- _Task requirements_: Reproduce the records exactly.

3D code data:
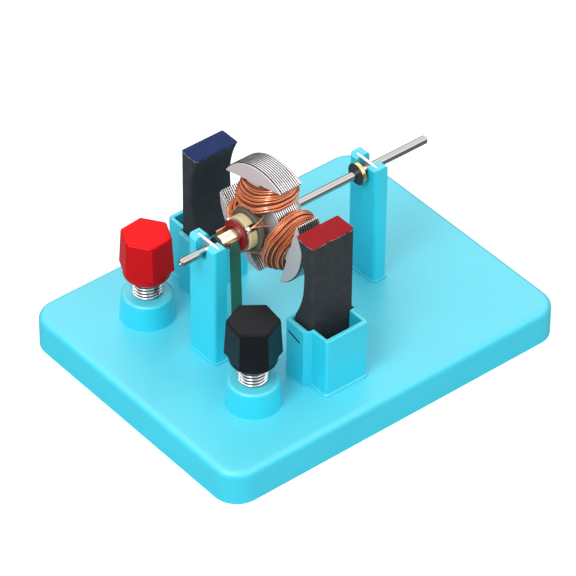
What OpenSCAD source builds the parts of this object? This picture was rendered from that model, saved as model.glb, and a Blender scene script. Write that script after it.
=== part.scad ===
// Demonstration electric motor: a three-pole armature between two standing
// magnets on a moulded base, with two binding posts.
// X runs along the shaft, Y across the base, Z up. The origin is the centre of
// the base's underside. Angles of poles run from +Y towards +Z.

/* [Base] */
// Length of the base, along the shaft
base_l = 110; // [100:1:130]
// Width of the base
base_w = 85; // [80:1:100]
// Height of the base
base_h = 10; // [9:0.5:14]
// Radius of the base's corners in plan
base_corner_r = 7; // [5:0.5:12]
// Radius of the base's rounded upper edge
base_edge_r = 2; // [1:0.25:3]
// Thickness of the base's side walls and of its deck
base_wall = 2.4; // [1.8:0.1:3]
// Thickness of the ribs under the deck
rib_t = 1.6; // [1.2:0.1:2.4]

/* [Posts and bearings] */
// Height of the shaft's axis above the underside of the base
shaft_z = 44; // [40:0.5:50]
// Height of the top of both posts above the underside of the base
post_top = 47; // [46:0.1:54]
// Width of a post, across the shaft
post_w = 10.6; // [10:0.2:14]
// Outer face of the front post, as a distance from the centre
front_post_x = 31; // [30:0.2:34]
// Inner face of the rear post, as a distance from the centre
rear_post_x = 21.8; // [21:0.2:26]
// Thickness of a post at its foot
post_t = 4.6; // [4:0.1:6]
// Width of the notch that the shaft lies in
notch_w = 4.3; // [4:0.1:6]
// Thickness of a bearing plate
bearing_t = 0.9; // [0.8:0.1:1.6]
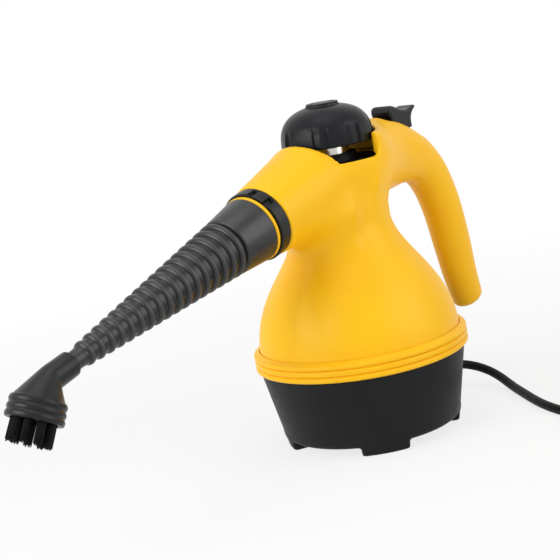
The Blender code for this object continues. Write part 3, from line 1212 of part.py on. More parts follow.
def make_well_ring(body):
    low = CUP_FLOOR_Z + GAP
    turned("well_ring", [(WELL_RING_IN_R, low), (CUP_R - GAP, low), (CUP_R - GAP, low + WELL_RING_H),
                         (WELL_RING_IN_R + WALL, low + WELL_RING_H), (WELL_RING_IN_R, low + WELL_RING_H / 2)],
           black_rubber(), body, 24)


def make_trigger(pivot):
    """A thumb lever. Its outline is in the pivot's frame."""
    top = [(-34.5, 27.6), (-33.5, 30.2), (-30.0, 31.4), (-24.0, 29.6), (-16.0, 27.0), (-7.0, 25.9), (1.0, 26.2),
           (8.0, 27.6), (12.5, 29.6), (15.0, 29.2), (12.0, 25.4), (8.2, 21.0), (6.6, 15.0), (6.4, 7.0)]
    boss = [(PIN_BOSS_R * math.cos(a), PIN_BOSS_R * math.sin(a)) for a in np.linspace(0.3, -math.pi * 0.75, 6)]
    pad = (STEM_TOP_Z + GAP - PIVOT_Z) / MM
    under = [(-12.0, 3.0), (-19.5, pad), (-31.5, pad), (-32.0, 22.0), (-34.0, 25.2)]
    outline = [(x * MM, z * MM) for x, z in top] + boss + [(x * MM, z * MM) for x, z in under]
    lever = extruded("trigger", outline, TRIGGER_W - 2 * GAP, black_plastic(), pivot, axis="Y")
    thin = []
    for side in (-1, 1):
        thin.append(block("thin", (-HANDLE_ROOT_WIDTH, side * TRIGGER_STEM_W / 2 if side > 0 else -TRIGGER_W, -HANDLE_ROOT_WIDTH),
                          (HANDLE_ROOT_WIDTH, TRIGGER_W if side > 0 else side * TRIGGER_STEM_W / 2, 12 * MM), None, pivot))
    bore = rod("bore", (0, -TRIGGER_W, 0), (0, TRIGGER_W, 0), PIN_R + GAP, None, pivot, 14)
    cut(lever, *thin, bore)
    rod("trigger_pin", (0, -TRIGGER_W / 2, 0), (0, TRIGGER_W / 2, 0), PIN_R, bright_metal(), pivot, 14)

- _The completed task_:
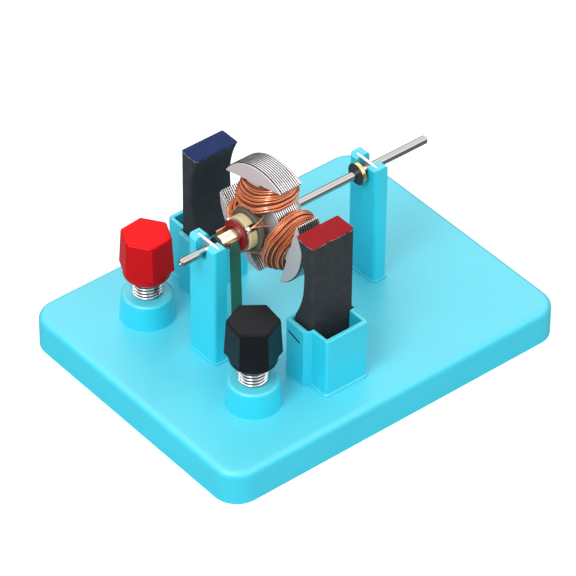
What OpenSCAD source builds the parts of this object? This picture was rendered from that model, saved as model.glb, and a Blender scene script. Write that script after it.
=== part.scad ===
// Demonstration electric motor: a three-pole armature between two standing
// magnets on a moulded base, with two binding posts.
// X runs along the shaft, Y across the base, Z up. The origin is the centre of
// the base's underside. Angles of poles run from +Y towards +Z.

/* [Base] */
// Length of the base, along the shaft
base_l = 110; // [100:1:130]
// Width of the base
base_w = 85; // [80:1:100]
// Height of the base
base_h = 10; // [9:0.5:14]
// Radius of the base's corners in plan
base_corner_r = 7; // [5:0.5:12]
// Radius of the base's rounded upper edge
base_edge_r = 2; // [1:0.25:3]
// Thickness of the base's side walls and of its deck
base_wall = 2.4; // [1.8:0.1:3]
// Thickness of the ribs under the deck
rib_t = 1.6; // [1.2:0.1:2.4]

/* [Posts and bearings] */
// Height of the shaft's axis above the underside of the base
shaft_z = 44; // [40:0.5:50]
// Height of the top of both posts above the underside of the base
post_top = 47; // [46:0.1:54]
// Width of a post, across the shaft
post_w = 10.6; // [10:0.2:14]
// Outer face of the front post, as a distance from the centre
front_post_x = 31; // [30:0.2:34]
// Inner face of the rear post, as a distance from the centre
rear_post_x = 21.8; // [21:0.2:26]
// Thickness of a post at its foot
post_t = 4.6; // [4:0.1:6]
// Width of the notch that the shaft lies in
notch_w = 4.3; // [4:0.1:6]
// Thickness of a bearing plate
bearing_t = 0.9; // [0.8:0.1:1.6]
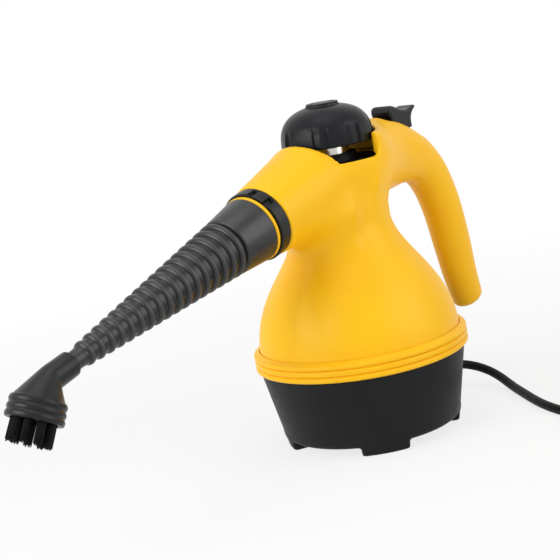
The Blender code for this object continues. Write part 3, from line 1212 of part.py on. More parts follow.
def make_well_ring(body):
    low = CUP_FLOOR_Z + GAP
    turned("well_ring", [(WELL_RING_IN_R, low), (CUP_R - GAP, low), (CUP_R - GAP, low + WELL_RING_H),
                         (WELL_RING_IN_R + WALL, low + WELL_RING_H), (WELL_RING_IN_R, low + WELL_RING_H / 2)],
           black_rubber(), body, 24)


def make_trigger(pivot):
    """A thumb lever. Its outline is in the pivot's frame."""
    top = [(-34.5, 27.6), (-33.5, 30.2), (-30.0, 31.4), (-24.0, 29.6), (-16.0, 27.0), (-7.0, 25.9), (1.0, 26.2),
           (8.0, 27.6), (12.5, 29.6), (15.0, 29.2), (12.0, 25.4), (8.2, 21.0), (6.6, 15.0), (6.4, 7.0)]
    boss = [(PIN_BOSS_R * math.cos(a), PIN_BOSS_R * math.sin(a)) for a in np.linspace(0.3, -math.pi * 0.75, 6)]
    pad = (STEM_TOP_Z + GAP - PIVOT_Z) / MM
    under = [(-12.0, 3.0), (-19.5, pad), (-31.5, pad), (-32.0, 22.0), (-34.0, 25.2)]
    outline = [(x * MM, z * MM) for x, z in top] + boss + [(x * MM, z * MM) for x, z in under]
    lever = extruded("trigger", outline, TRIGGER_W - 2 * GAP, black_plastic(), pivot, axis="Y")
    thin = []
    for side in (-1, 1):
        thin.append(block("thin", (-HANDLE_ROOT_WIDTH, side * TRIGGER_STEM_W / 2 if side > 0 else -TRIGGER_W, -HANDLE_ROOT_WIDTH),
                          (HANDLE_ROOT_WIDTH, TRIGGER_W if side > 0 else side * TRIGGER_STEM_W / 2, 12 * MM), None, pivot))
    bore = rod("bore", (0, -TRIGGER_W, 0), (0, TRIGGER_W, 0), PIN_R + GAP, None, pivot, 14)
    cut(lever, *thin, bore)
    rod("trigger_pin", (0, -TRIGGER_W / 2, 0), (0, TRIGGER_W / 2, 0), PIN_R, bright_metal(), pivot, 14)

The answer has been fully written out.